A letter from a Sharon Springs Central School English teacher complaining about new standardized state testing has drawn a lot of attention on the New York State United Teachers Facebook page.
The letter from Jennifer Field, posted April 18, details the stress of standardized testing on her children and her students. As of Wednesday afternoon, it was shared more than 1,500 times and liked 1,000 since it was posted.
The tests are given to students in grades three to eight, and will be scored at a date yet to be announced. The three days of testing covered English Language Arts last week, and are covering math this week. They’re the first exams using the common-core curriculum that started to go into effect this year. New York now uses the same curriculum as most other states.
While the exams don’t affect a student’s average, they are used to determine such things as who needs academic intervention. They’re also being used for the first time as part of teacher evaluations.

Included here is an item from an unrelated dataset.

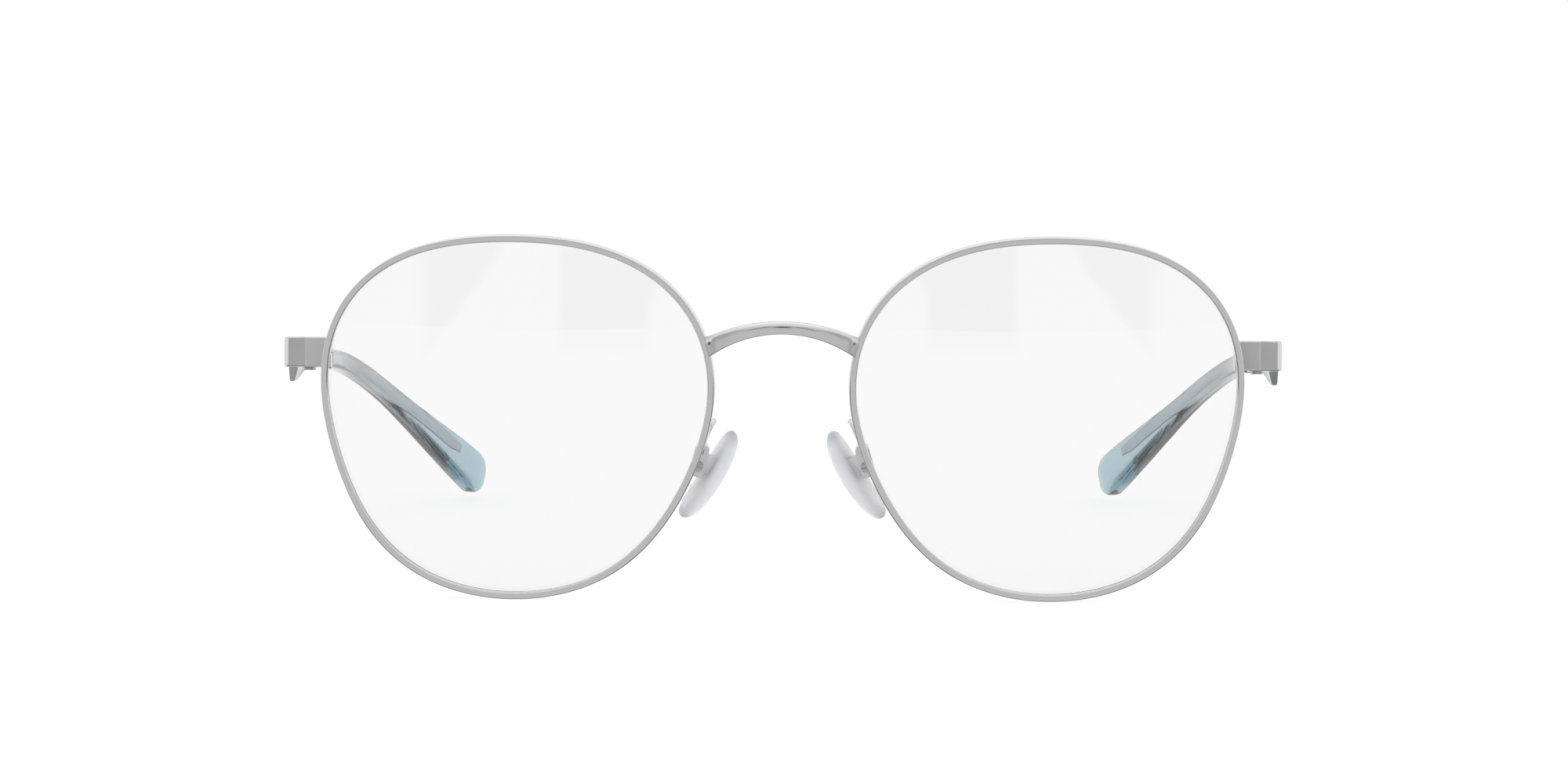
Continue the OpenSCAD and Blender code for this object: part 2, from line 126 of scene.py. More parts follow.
# %% Colour and node helpers
def linear(hex_colour, alpha=1.0):
    """An sRGB hex colour such as "#A8B0B4" as the linear values that Blender uses."""
    parts = [int(hex_colour[i:i + 2], 16) / 255 for i in (1, 3, 5)]
    return [c / 12.92 if c <= 0.04045 else ((c + 0.055) / 1.055) ** 2.4
            for c in parts] + [alpha]


def add_node(tree, kind, inputs=(), **settings):
    """Adds a node; inputs are (name or number, output socket or value), settings are named."""
    node = tree.nodes.new(kind)
    for name, value in settings.items():
        if hasattr(node, name):
            setattr(node, name, value)
        else:
            node.inputs[name.replace("_", " ")].default_value = value
    for name, value in inputs:
        if isinstance(value, bpy.types.NodeSocket):
            tree.links.new(node.inputs[name], value)
        else:
            node.inputs[name].default_value = value
    return node


def new_material(name):
    material = bpy.data.materials.new(name)
    material.use_nodes = True
    tree = material.node_tree
    shader = tree.nodes["Principled BSDF"]
    return material, tree, shader


# %% [markdown]
# The front, the end pieces and the temple bars are nickel silver, plated in palladium and
# polished on a wheel. The eye gets a bright, slightly warm grey mirror, broken by the
# very fine lines that the wheel leaves. The lines are really a few microns wide; here
# they are 0.25 mm apart, the finest that still shows.

# %% Polished plated nickel silver
plated, tree, shader = new_material("polished_plated_nickel_silver")
place = add_node(tree, "ShaderNodeTexCoord").outputs["Object"]
WHEEL_LINE = 0.25 * MM
lines = add_node(tree, "ShaderNodeTexNoise", [("Vector", place)],
                 Scale=1 / WHEEL_LINE, Detail=2.0, Roughness=0.6)
cloud = add_node(tree, "ShaderNodeTexNoise", [("Vector", place)],
                 Scale=1 / (3 * MM), Detail=3.0)
shine = add_node(tree, "ShaderNodeMapRange", [("Value", cloud.outputs["Fac"])],
                 From_Min=0.3, From_Max=0.7, To_Min=0.13, To_Max=0.22)
tone = add_node(tree, "ShaderNodeMix", [("Factor", cloud.outputs["Fac"])], data_type="RGBA")
tone.inputs["A"].default_value = linear("#D3D3D4")
tone.inputs["B"].default_value = linear("#DCDBDB")
wear = add_node(tree, "ShaderNodeBump", [("Height", lines.outputs["Fac"])],
                Strength=0.04, Distance=0.02 * MM)
tree.links.new(shader.inputs["Base Color"], tone.outputs["Result"])
tree.links.new(shader.inputs["Roughness"], shine.outputs["Result"])
tree.links.new(shader.inputs["Normal"], wear.outputs["Normal"])
shader.inputs["Metallic"].default_value = 1.0

# %% [markdown]
# The screws are turned from stainless steel bar. The lathe leaves rings, so the metal is
# a little duller than the plated parts and slightly uneven. The heads are under 2 mm
# across, so a fine grain stands for the rings.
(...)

In her letter, Field talks about the frustrations she has seen by those taking the tests, as a parent and a teacher, wondering why they had to be so long. After taking the test herself, she asked: “Isn’t it possible for the state to assess how these students are doing with half the questions and half the reading passages?”
She did not return a call for comment.
Among the complaints about the tests cited in an email last week from Robert Lowry, deputy director of the New York State Council of School Superintendents, is that many students did not have enough time to complete the tests, and became frustrated.
“Generally, we hear that reading passages were fair and reasonable, but questions were difficult, even tricky, requiring students to go back and re-read passages to zero in on correct answers.” Several superintendents reported that high-performing students were frustrated by the tests, while special-needs students just gave up, he said.